“In 1998, a miner found a GOLD NUGGET about as big as a softball in northern Alaska.”

National Geographic 5,000 Awesome Facts

Yes, in 1998 a nugget the size of fist or the size of a softball, or the size of an infant’s head as one site’s comparison, was found in the town of Ruby, Alaska by a gold miner by the name of Barry Clay while he was using a bulldozer to swift the earth. It weighed in at 20.16 lbs, and is said to be not only the biggest nugget in Alaska’s history but the total Western Hemisphere. Supposedly he buried the Gold gem in the beginning until he could figure out what to do with it, which was probably pretty smart. Well, I don’t know. It could’ve been found by another lucky guy doing the same thing he did that day.

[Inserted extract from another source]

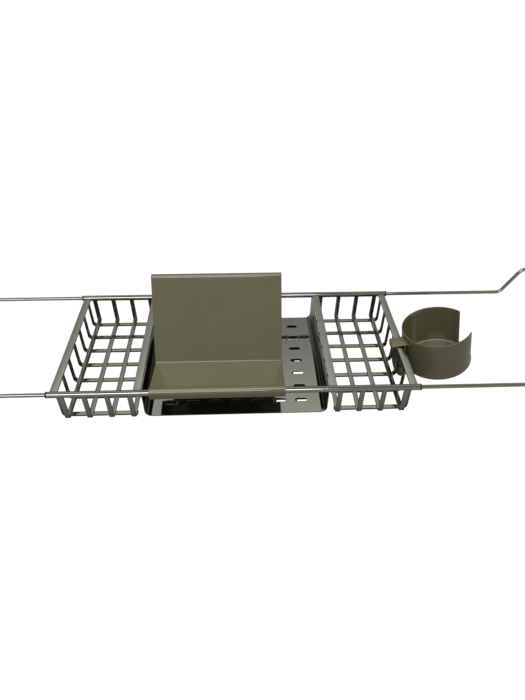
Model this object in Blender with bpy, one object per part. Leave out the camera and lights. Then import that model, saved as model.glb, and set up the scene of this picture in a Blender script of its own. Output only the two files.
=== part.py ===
"""Bath caddy: two rails with sliding arms, two open baskets, a slotted tray, a book stand, a cup holder.

Metres. +X runs to the right along the rails, +Y to the back, +Z up. X and Y are 0 midway along and
between the rails, and Z is 0 at the underside of the baskets' cross bars.
"""
import math

import bmesh
import bpy
from mathutils import Euler, Vector

# Fits shared by every piece
REST_GAP = 0.0003
RUN_GAP = 0.0005
CUT_OVERRUN = 0.004
ROUND_SEGMENTS = 24
SMALL_SEGMENTS = 16
CUP_SEGMENTS = 40
ARC_STEPS = 4
ROD_BEVEL_RESOLUTION = 2
SMOOTH_LIMIT = math.radians(40)

# Rails: straight tubes
RAIL_LENGTH = 0.450
RAIL_RADIUS = 0.004
RAIL_WALL = 0.0005
RAIL_SPACING = 0.1986
RAIL_HEIGHT = 0.045

# Bushes in the rails' ends
BUSH_FLANGE = 0.0016
BUSH_INSERT = 0.010

# Arms: one bent rod on each side
ROD_RADIUS = 0.0025
ARM_STRAIGHT = 0.1765
ARM_RISE = 0.040
ARM_SLOPE = math.radians(61)
ARM_BEND_RADIUS = 0.012
ARM_OUT_TRAVEL = 0.025

# Stop plugs on the rods' inner ends
PLUG_LENGTH = 0.006
PLUG_BORE_DEPTH = 0.004

# Rubber grips that rest on the tub
GRIP_LENGTH = 0.028
GRIP_WIDTH = 0.014
GRIP_HEIGHT = 0.011
GRIP_CORNER_RADIUS = 0.003
GRIP_END_GAP = 0.00063
GRIP_CORNER_STEPS = 5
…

Anyway, in 2021 the Alaskan Centennial Nugget went up for auction and sold for $750,000 to the Lead Heritage & Science auction from the individual who had bought it from Barry Clay. The total earnings of this nugget was over 2 million dollars.

Something that size is probably very unlikely to be found in Alaska today, but rumor has it that Anvil Creek in Nome, Alaska delivers some healthy size nuggets.

But who knows what might turn up? The Alaskan Centennial wasn’t discovered until 100 years after the Klondike Gold Rush, so who is to say what could be found in the year 2098?